Lines of data:
┄┄┄┄┄┄

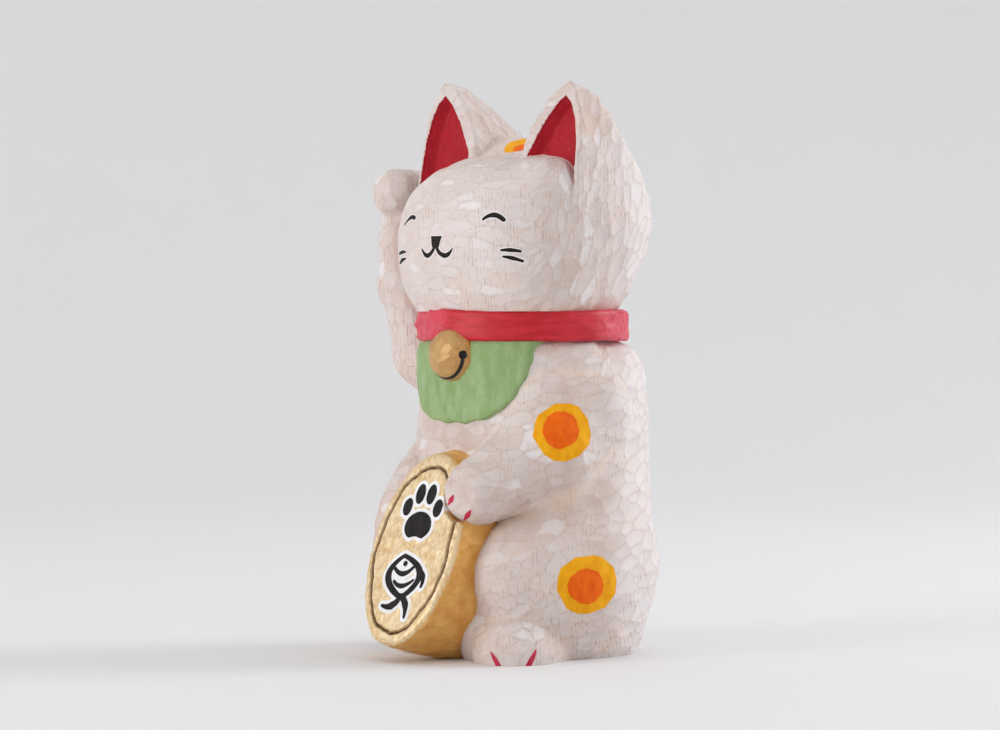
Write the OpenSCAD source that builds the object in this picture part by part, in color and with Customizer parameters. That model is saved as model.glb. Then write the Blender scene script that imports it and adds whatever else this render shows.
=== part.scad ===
// Beckoning cat figurine, carved in wood from joined blocks and painted.
// The cat faces -Y, +X is its left side, and the origin is the middle of the flat base.

/* [Body] */
// Height of the body, from its flat base to the seat under the collar
body_h = 66; // [62:1:70]
// Width of the trunk
torso_w = 47; // [44:1:50]
// Distance of the belly in front of the figure's axis
torso_front = 20; // [18:0.5:21]
// Distance of the back behind the figure's axis
torso_back = 27.5; // [25:0.5:29]
// How far the haunches stand out to each side
haunch_out = 27.5; // [25:0.5:29]

/* [Head] */
// Width of the head across the cheeks
head_w = 50; // [47:0.5:51]
// Depth of the head from face to nape
head_d = 51; // [47:0.5:53]
// Height of the crown above the collar
crown_h = 36.5; // [34:0.5:38]
// Height of the ear tips above the collar
ear_h = 48; // [44:0.5:50]
// Distance between the ear tips
ear_gap = 36; // [32:1:38]

/* [Collar, bib and bell] */
// Radius of the collar
collar_r = 22.4; // [21.5:0.1:23]
// Height of the collar band
collar_h = 6; // [5:0.2:8]
// Width of the bib at the collar
bib_w = 34; // [30:1:38]
// How far the bib hangs below the collar
bib_drop = 17.5; // [12:0.5:20]
// Thickness of the bib
bib_t = 1; // [0.6:0.1:1.4]
// Radius of the bell
bell_r = 5.6; // [4.5:0.1:6]

/* [Coin] */
// Width of the coin's face
coin_w = 24.5; // [21:0.5:27]
// Length of the coin's face
coin_l = 41.5; // [37:0.5:42]
// Lean of the coin's face, back from upright
coin_lean = 21; // [16:1:24]
// Height of the coin's middle above the base
coin_z = 23; // [21.5:0.5:24]
// Distance of the face's middle in front of the figure's axis
coin_out = 33; // [31:0.5:34]

/* [Raised arm] */
// Distance of the forearm from the figure's axis
arm_out = 32; // [31:0.5:33]
// Radius of the forearm
arm_r = 5.9; // [5:0.1:6.2]
// Radius of the raised paw
paw_r = 6.4; // [5.6:0.1:7]
// Height of the raised paw's middle
paw_z = 96.5; // [94:0.5:100]

/* [Dowels] */
// Diameter of the dowel through the neck
neck_dowel_d = 10; // [8:0.5:11]
// Diameter of the dowel in the raised arm
arm_dowel_d = 5; // [4:0.5:6]
// Diameter of the dowels behind the coin
coin_dowel_d = 4; // [3:0.5:5]
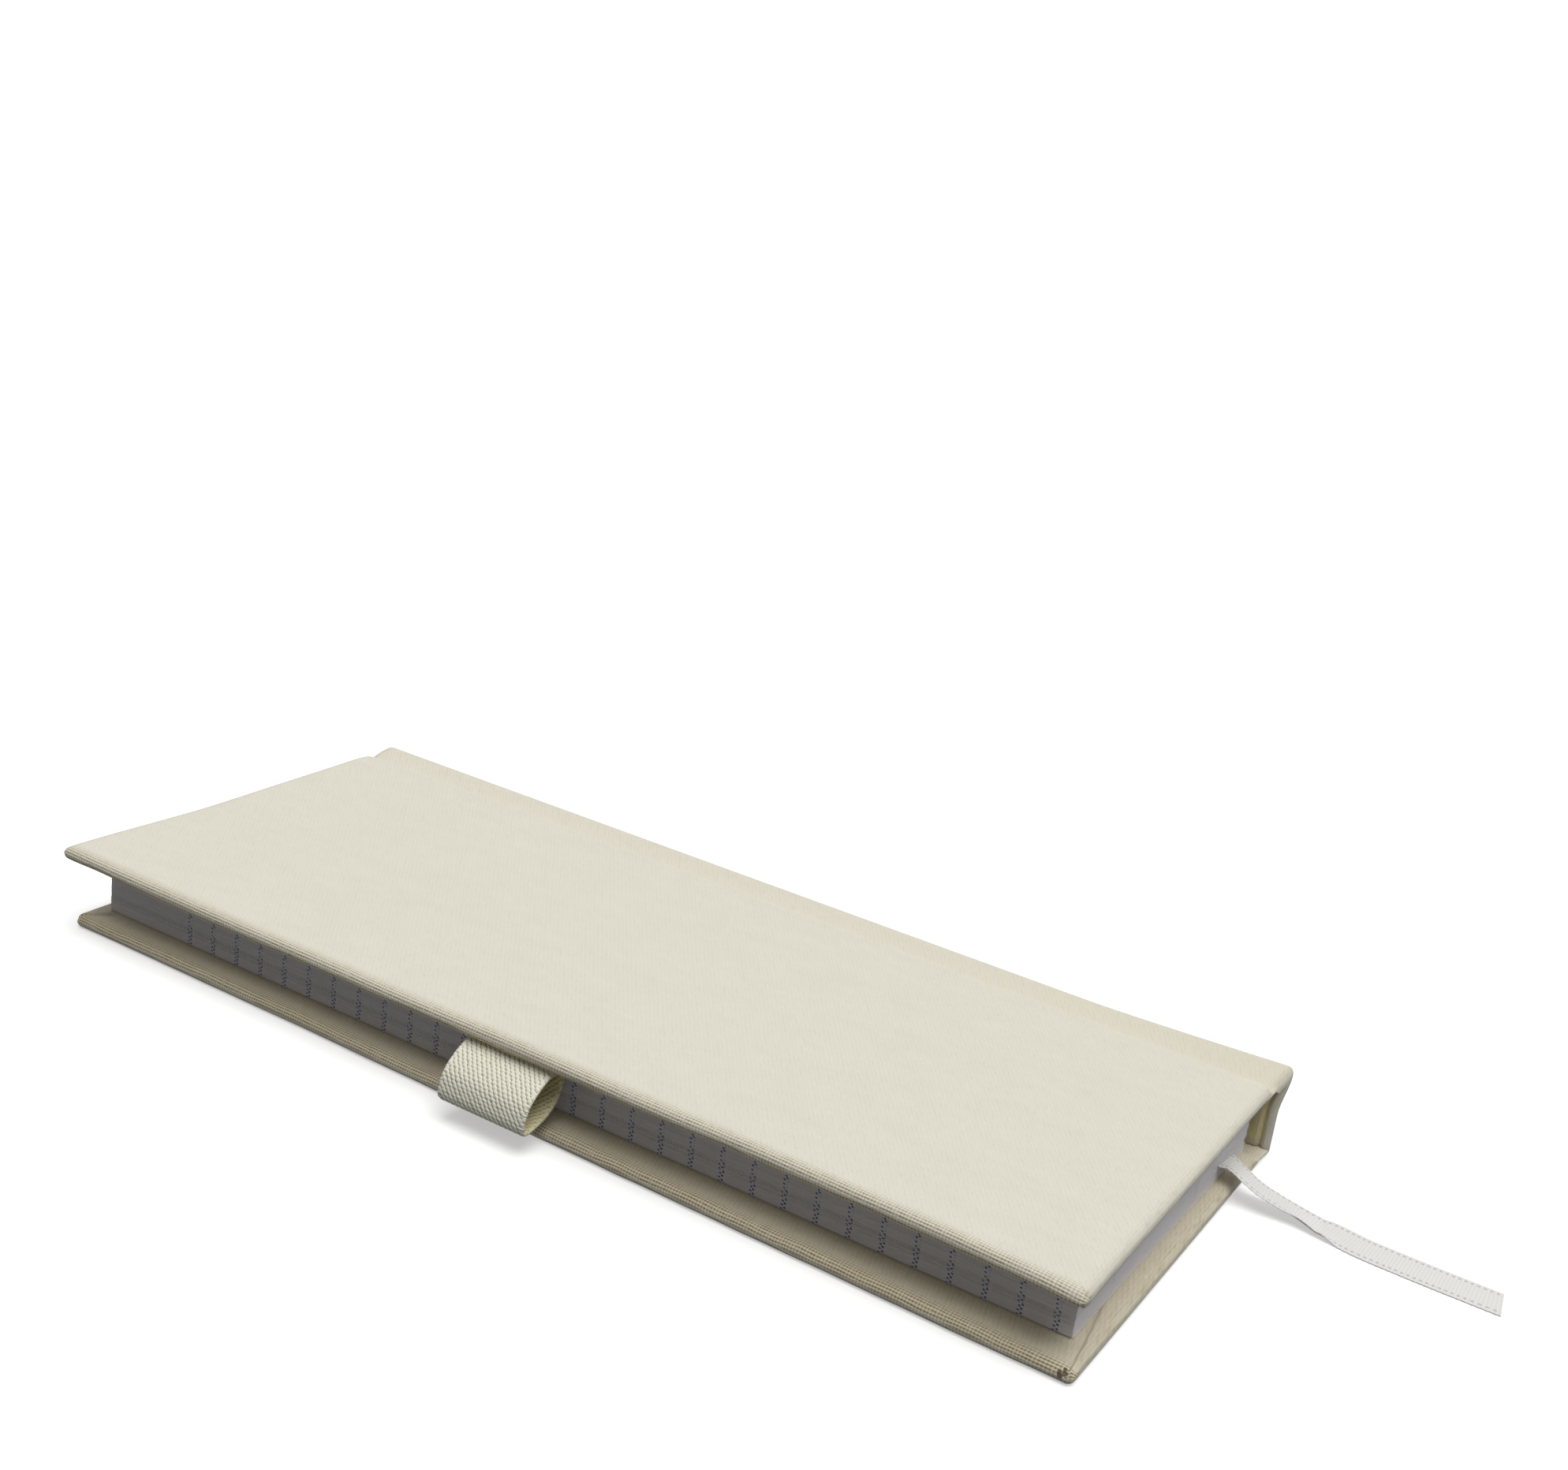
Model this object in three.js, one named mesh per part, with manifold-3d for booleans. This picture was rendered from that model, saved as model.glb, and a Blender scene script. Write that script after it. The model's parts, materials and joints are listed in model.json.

┄┄┄┄┄┄

Instructions for the task: Restate the data above word for word, please.

Expected answer:
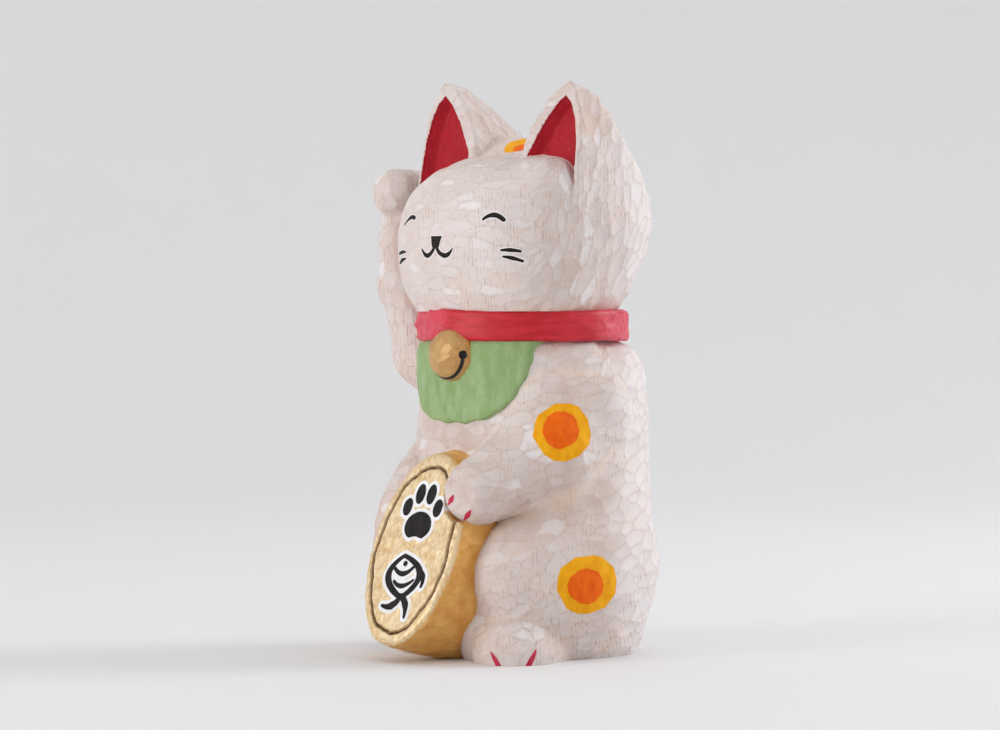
Write the OpenSCAD source that builds the object in this picture part by part, in color and with Customizer parameters. That model is saved as model.glb. Then write the Blender scene script that imports it and adds whatever else this render shows.
=== part.scad ===
// Beckoning cat figurine, carved in wood from joined blocks and painted.
// The cat faces -Y, +X is its left side, and the origin is the middle of the flat base.

/* [Body] */
// Height of the body, from its flat base to the seat under the collar
body_h = 66; // [62:1:70]
// Width of the trunk
torso_w = 47; // [44:1:50]
// Distance of the belly in front of the figure's axis
torso_front = 20; // [18:0.5:21]
// Distance of the back behind the figure's axis
torso_back = 27.5; // [25:0.5:29]
// How far the haunches stand out to each side
haunch_out = 27.5; // [25:0.5:29]

/* [Head] */
// Width of the head across the cheeks
head_w = 50; // [47:0.5:51]
// Depth of the head from face to nape
head_d = 51; // [47:0.5:53]
// Height of the crown above the collar
crown_h = 36.5; // [34:0.5:38]
// Height of the ear tips above the collar
ear_h = 48; // [44:0.5:50]
// Distance between the ear tips
ear_gap = 36; // [32:1:38]

/* [Collar, bib and bell] */
// Radius of the collar
collar_r = 22.4; // [21.5:0.1:23]
// Height of the collar band
collar_h = 6; // [5:0.2:8]
// Width of the bib at the collar
bib_w = 34; // [30:1:38]
// How far the bib hangs below the collar
bib_drop = 17.5; // [12:0.5:20]
// Thickness of the bib
bib_t = 1; // [0.6:0.1:1.4]
// Radius of the bell
bell_r = 5.6; // [4.5:0.1:6]

/* [Coin] */
// Width of the coin's face
coin_w = 24.5; // [21:0.5:27]
// Length of the coin's face
coin_l = 41.5; // [37:0.5:42]
// Lean of the coin's face, back from upright
coin_lean = 21; // [16:1:24]
// Height of the coin's middle above the base
coin_z = 23; // [21.5:0.5:24]
// Distance of the face's middle in front of the figure's axis
coin_out = 33; // [31:0.5:34]

/* [Raised arm] */
// Distance of the forearm from the figure's axis
arm_out = 32; // [31:0.5:33]
// Radius of the forearm
arm_r = 5.9; // [5:0.1:6.2]
// Radius of the raised paw
paw_r = 6.4; // [5.6:0.1:7]
// Height of the raised paw's middle
paw_z = 96.5; // [94:0.5:100]

/* [Dowels] */
// Diameter of the dowel through the neck
neck_dowel_d = 10; // [8:0.5:11]
// Diameter of the dowel in the raised arm
arm_dowel_d = 5; // [4:0.5:6]
// Diameter of the dowels behind the coin
coin_dowel_d = 4; // [3:0.5:5]
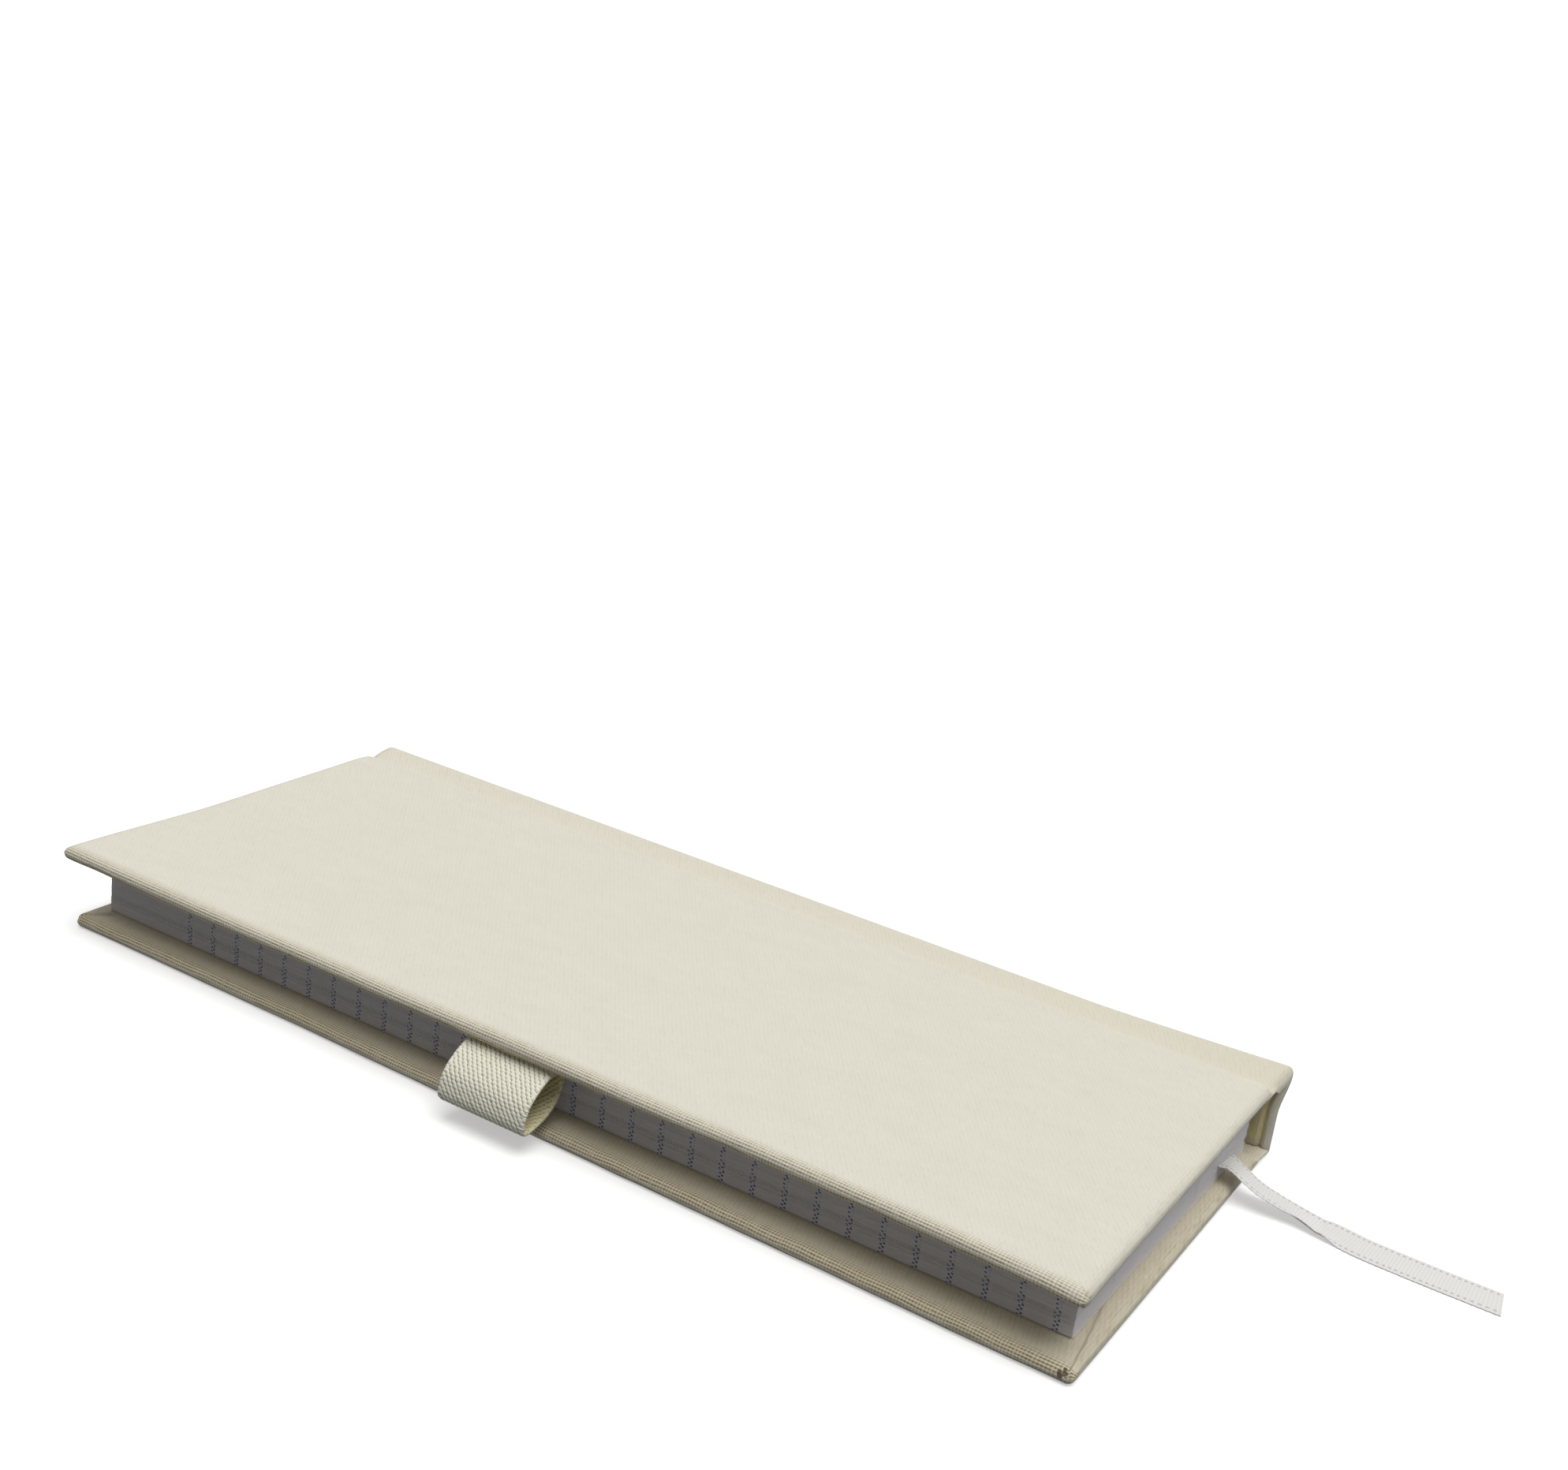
Model this object in three.js, one named mesh per part, with manifold-3d for booleans. This picture was rendered from that model, saved as model.glb, and a Blender scene script. Write that script after it. The model's parts, materials and joints are listed in model.json.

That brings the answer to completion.